(Requirement): Copy exactly the lines of the material below that run from the one containing "fillet(wheel.edges(), radius=4.2)" through the one containing "return tuple(v /". Copy no other lines.

(Entries supplied):
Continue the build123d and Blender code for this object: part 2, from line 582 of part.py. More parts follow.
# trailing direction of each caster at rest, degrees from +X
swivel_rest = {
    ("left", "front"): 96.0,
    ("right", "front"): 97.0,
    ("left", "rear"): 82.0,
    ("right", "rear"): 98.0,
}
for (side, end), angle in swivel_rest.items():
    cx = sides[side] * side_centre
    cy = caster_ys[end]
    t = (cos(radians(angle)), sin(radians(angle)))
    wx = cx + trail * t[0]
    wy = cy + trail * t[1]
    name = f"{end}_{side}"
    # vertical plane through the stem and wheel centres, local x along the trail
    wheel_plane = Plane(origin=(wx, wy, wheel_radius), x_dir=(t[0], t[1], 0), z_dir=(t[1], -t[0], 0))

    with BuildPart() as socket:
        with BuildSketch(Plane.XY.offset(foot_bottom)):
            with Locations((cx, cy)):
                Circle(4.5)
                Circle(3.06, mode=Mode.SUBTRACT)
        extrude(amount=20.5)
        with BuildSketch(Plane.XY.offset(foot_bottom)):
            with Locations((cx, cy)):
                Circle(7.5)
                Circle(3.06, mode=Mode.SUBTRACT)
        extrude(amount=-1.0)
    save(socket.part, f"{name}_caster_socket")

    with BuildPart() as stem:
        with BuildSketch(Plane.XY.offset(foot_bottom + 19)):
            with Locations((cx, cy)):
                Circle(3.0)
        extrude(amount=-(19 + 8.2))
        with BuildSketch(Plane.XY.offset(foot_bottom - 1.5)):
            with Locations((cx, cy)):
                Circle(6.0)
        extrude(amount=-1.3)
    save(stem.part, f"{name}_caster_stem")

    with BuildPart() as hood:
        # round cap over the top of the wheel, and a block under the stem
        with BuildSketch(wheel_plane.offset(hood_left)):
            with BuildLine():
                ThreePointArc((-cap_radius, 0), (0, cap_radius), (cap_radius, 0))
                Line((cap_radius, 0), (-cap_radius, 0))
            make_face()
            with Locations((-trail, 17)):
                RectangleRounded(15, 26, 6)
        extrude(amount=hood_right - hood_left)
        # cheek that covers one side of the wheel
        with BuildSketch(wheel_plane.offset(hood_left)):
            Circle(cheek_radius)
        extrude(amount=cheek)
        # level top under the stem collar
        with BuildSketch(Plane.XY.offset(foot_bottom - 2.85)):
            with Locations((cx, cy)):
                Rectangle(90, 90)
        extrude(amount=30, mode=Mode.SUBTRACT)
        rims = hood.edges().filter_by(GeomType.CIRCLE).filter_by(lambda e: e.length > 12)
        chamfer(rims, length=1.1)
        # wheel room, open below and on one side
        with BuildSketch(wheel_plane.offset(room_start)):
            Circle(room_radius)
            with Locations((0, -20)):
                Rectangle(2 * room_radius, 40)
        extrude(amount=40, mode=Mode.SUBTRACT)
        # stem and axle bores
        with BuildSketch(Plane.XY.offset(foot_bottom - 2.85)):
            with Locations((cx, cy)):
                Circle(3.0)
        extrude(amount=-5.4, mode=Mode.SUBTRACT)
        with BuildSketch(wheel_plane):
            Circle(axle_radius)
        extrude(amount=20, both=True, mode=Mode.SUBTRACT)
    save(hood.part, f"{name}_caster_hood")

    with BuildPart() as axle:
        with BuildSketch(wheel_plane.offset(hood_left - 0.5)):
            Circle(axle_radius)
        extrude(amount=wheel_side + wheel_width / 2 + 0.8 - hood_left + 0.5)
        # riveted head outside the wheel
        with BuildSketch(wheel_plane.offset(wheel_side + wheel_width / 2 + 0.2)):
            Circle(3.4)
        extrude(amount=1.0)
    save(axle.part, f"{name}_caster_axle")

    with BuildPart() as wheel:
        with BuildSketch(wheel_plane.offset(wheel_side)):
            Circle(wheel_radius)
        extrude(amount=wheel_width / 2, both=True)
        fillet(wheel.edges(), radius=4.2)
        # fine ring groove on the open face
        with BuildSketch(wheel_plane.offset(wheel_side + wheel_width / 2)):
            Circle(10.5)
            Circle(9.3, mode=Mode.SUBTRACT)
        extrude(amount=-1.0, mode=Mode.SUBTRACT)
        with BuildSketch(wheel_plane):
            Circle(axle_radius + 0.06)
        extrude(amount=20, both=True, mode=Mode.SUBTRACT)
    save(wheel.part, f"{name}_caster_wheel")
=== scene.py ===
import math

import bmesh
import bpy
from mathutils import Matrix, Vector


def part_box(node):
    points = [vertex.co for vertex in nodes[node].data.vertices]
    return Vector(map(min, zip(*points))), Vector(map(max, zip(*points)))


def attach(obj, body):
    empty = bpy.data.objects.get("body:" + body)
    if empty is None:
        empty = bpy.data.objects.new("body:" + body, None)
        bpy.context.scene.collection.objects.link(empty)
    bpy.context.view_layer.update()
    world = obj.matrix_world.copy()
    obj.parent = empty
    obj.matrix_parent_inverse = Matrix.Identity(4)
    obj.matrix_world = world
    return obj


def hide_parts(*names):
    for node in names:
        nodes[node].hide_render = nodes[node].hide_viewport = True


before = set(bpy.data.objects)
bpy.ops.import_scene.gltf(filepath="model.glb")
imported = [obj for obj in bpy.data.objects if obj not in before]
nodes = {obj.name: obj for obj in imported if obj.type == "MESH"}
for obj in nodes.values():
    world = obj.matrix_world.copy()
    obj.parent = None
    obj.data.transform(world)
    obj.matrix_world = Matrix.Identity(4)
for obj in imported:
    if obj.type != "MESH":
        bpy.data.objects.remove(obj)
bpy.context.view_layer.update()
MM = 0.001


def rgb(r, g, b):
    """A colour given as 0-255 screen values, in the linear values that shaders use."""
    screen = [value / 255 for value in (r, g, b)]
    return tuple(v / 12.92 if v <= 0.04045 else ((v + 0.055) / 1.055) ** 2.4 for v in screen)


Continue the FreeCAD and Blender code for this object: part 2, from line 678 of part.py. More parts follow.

(Exercise output):
        fillet(wheel.edges(), radius=4.2)
        # fine ring groove on the open face
        with BuildSketch(wheel_plane.offset(wheel_side + wheel_width / 2)):
            Circle(10.5)
            Circle(9.3, mode=Mode.SUBTRACT)
        extrude(amount=-1.0, mode=Mode.SUBTRACT)
        with BuildSketch(wheel_plane):
            Circle(axle_radius + 0.06)
        extrude(amount=20, both=True, mode=Mode.SUBTRACT)
    save(wheel.part, f"{name}_caster_wheel")
=== scene.py ===
import math

import bmesh
import bpy
from mathutils import Matrix, Vector


def part_box(node):
    points = [vertex.co for vertex in nodes[node].data.vertices]
    return Vector(map(min, zip(*points))), Vector(map(max, zip(*points)))


def attach(obj, body):
    empty = bpy.data.objects.get("body:" + body)
    if empty is None:
        empty = bpy.data.objects.new("body:" + body, None)
        bpy.context.scene.collection.objects.link(empty)
    bpy.context.view_layer.update()
    world = obj.matrix_world.copy()
    obj.parent = empty
    obj.matrix_parent_inverse = Matrix.Identity(4)
    obj.matrix_world = world
    return obj


def hide_parts(*names):
    for node in names:
        nodes[node].hide_render = nodes[node].hide_viewport = True


before = set(bpy.data.objects)
bpy.ops.import_scene.gltf(filepath="model.glb")
imported = [obj for obj in bpy.data.objects if obj not in before]
nodes = {obj.name: obj for obj in imported if obj.type == "MESH"}
for obj in nodes.values():
    world = obj.matrix_world.copy()
    obj.parent = None
    obj.data.transform(world)
    obj.matrix_world = Matrix.Identity(4)
for obj in imported:
    if obj.type != "MESH":
        bpy.data.objects.remove(obj)
bpy.context.view_layer.update()
MM = 0.001


def rgb(r, g, b):
    """A colour given as 0-255 screen values, in the linear values that shaders use."""
    screen = [value / 255 for value in (r, g, b)]
    return tuple(v / 12.92 if v <= 0.04045 else ((v + 0.055) / 1.055) ** 2.4 for v in screen)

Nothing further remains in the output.